In laying out its recommendations, the committee attempted to balance "the individual's right to privacy and our collective right to security," Blears said. She also noted that in the course of its related investigation, the committee gained access to "an unprecedented level of detail about the intrusive capabilities that the agencies use - and in some cases these are capabilities that have not previously been revealed publicly." Most of those capabilities, however, have been redacted from the public version of the report.
Many privacy and civil rights groups reacted to the Parliamentary committee's findings by saying they failed to go far enough. "The ISC's report should have apologized to the nation for their failure to inform Parliament about how far GCHQ's powers have grown," says Jim Killock, executive director of Open Rights Group. "This report fails to address any of the key questions apart from the need to reform our out-of-date surveillance laws.
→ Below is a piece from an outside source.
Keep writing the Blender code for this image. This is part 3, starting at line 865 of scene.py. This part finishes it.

This just confirms that the ISC lacks the sufficient independence and expertise to hold the agencies to account."
Report Dismisses "Blanket Surveillance"
The report also concludes that while GCHQ practices "bulk interception" of communications data, "it does not equate to blanket surveillance, nor does it equate to indiscriminate surveillance." The rationale for that finding hinges not just on data collection, but data review. "GCHQ is not collecting or reading everyone's emails: they do not have the legal authority, the resources or the technical capability to do so."
But the explanation that GCHQ intercepts bulk data - yet isn't practicing mass surveillance - has been questioned by U.K. civil rights group Privacy International. "No amount of technical and legal jargon can obscure the fact that this is a parliamentary committee, in a democratic country, telling its citizens that they are living in a surveillance state," it says in a statement.
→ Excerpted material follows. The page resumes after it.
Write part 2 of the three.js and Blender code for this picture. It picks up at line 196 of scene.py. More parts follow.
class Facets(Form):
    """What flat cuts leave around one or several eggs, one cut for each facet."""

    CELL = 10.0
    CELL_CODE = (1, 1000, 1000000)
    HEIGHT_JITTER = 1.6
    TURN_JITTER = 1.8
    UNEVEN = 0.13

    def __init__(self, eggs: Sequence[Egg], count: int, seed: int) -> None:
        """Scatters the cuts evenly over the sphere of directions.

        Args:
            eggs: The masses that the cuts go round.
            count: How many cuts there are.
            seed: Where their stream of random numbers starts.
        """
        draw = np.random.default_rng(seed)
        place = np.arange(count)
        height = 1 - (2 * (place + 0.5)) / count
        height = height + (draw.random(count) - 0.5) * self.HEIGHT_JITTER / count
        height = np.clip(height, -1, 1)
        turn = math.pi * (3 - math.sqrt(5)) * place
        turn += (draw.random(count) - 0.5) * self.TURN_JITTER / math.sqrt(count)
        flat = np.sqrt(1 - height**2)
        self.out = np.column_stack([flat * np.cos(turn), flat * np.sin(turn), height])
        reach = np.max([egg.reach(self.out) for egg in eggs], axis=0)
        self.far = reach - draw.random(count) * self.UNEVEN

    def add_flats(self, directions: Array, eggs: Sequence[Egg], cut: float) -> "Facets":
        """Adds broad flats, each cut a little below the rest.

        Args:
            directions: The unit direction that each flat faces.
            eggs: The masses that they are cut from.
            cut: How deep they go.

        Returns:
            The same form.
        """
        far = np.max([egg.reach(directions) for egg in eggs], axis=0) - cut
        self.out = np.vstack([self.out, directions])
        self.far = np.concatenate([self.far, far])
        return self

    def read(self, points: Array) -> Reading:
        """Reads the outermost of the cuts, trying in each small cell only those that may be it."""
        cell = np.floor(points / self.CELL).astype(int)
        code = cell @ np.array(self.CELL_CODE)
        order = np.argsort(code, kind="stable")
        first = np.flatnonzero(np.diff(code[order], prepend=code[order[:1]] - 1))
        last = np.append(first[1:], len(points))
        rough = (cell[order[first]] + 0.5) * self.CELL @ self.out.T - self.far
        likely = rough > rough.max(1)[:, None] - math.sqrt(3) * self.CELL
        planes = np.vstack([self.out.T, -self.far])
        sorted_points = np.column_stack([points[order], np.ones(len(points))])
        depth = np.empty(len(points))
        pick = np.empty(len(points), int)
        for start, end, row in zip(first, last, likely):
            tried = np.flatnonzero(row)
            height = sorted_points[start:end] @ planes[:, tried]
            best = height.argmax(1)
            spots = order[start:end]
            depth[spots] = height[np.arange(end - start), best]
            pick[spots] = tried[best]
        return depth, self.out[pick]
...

The committee's finding also ignores the fact that the U.K.'s surveillance laws remain at odds with the European Court of Justice, which last year ruled that blanket - as opposed to targeted - data retention violates Europeans' right to privacy and protection of their personal information.
Current Intelligence Laws: Opaque
U.K. intelligence agencies are governed by the 1994 Intelligence Services Act, and their surveillance capabilities are regulated by the Regulation of Investigatory Powers Act, or RIPA. But legal experts say the laws are so opaque that they can be - and have been - interpreted however the government might like, to justify its surveillance programs.
Last year, one of Parliament's more tech-literate members, Lastminute.com co-founder Martha Lane Fox, warned Parliament that RIPA is "badly understood and arguably dysfunctional." Fox is not a member of Parliament's Intelligence and Security Committee.
Privacy advocate Caspar Bowden, a former chief privacy officer for Microsoft, notes that the Intelligence Services Act "could be misconstrued as providing the agencies with a 'blank check' to carry out whatever activities they deem necessary."
Oversight and Accountability
Privacy International contends that the Snowden revelations - and not action by the Parliament's Intelligence and Security Committee - triggered the current privacy debate. Any new law must address existing problems with "oversight and accountability" for the intelligence services, it says. "Parliament must ensure that the law is fit for purpose, that all powers and actions are explicitly authorized by an independent judiciary and properly overseen to audit use and address any abuse. Otherwise, we will find ourselves in a similar situation years from now without the benefit of a future Edward Snowden to prompt officials to do their jobs."
The Open Rights Group has also called for the nation's intelligence-oversight mechanisms - including the Intelligence and Security Committee itself - to be reformed "so that they are truly independent, accountable to Parliament and have sufficient technical expertise to tackle the technical, legal and ethical issues around surveillance."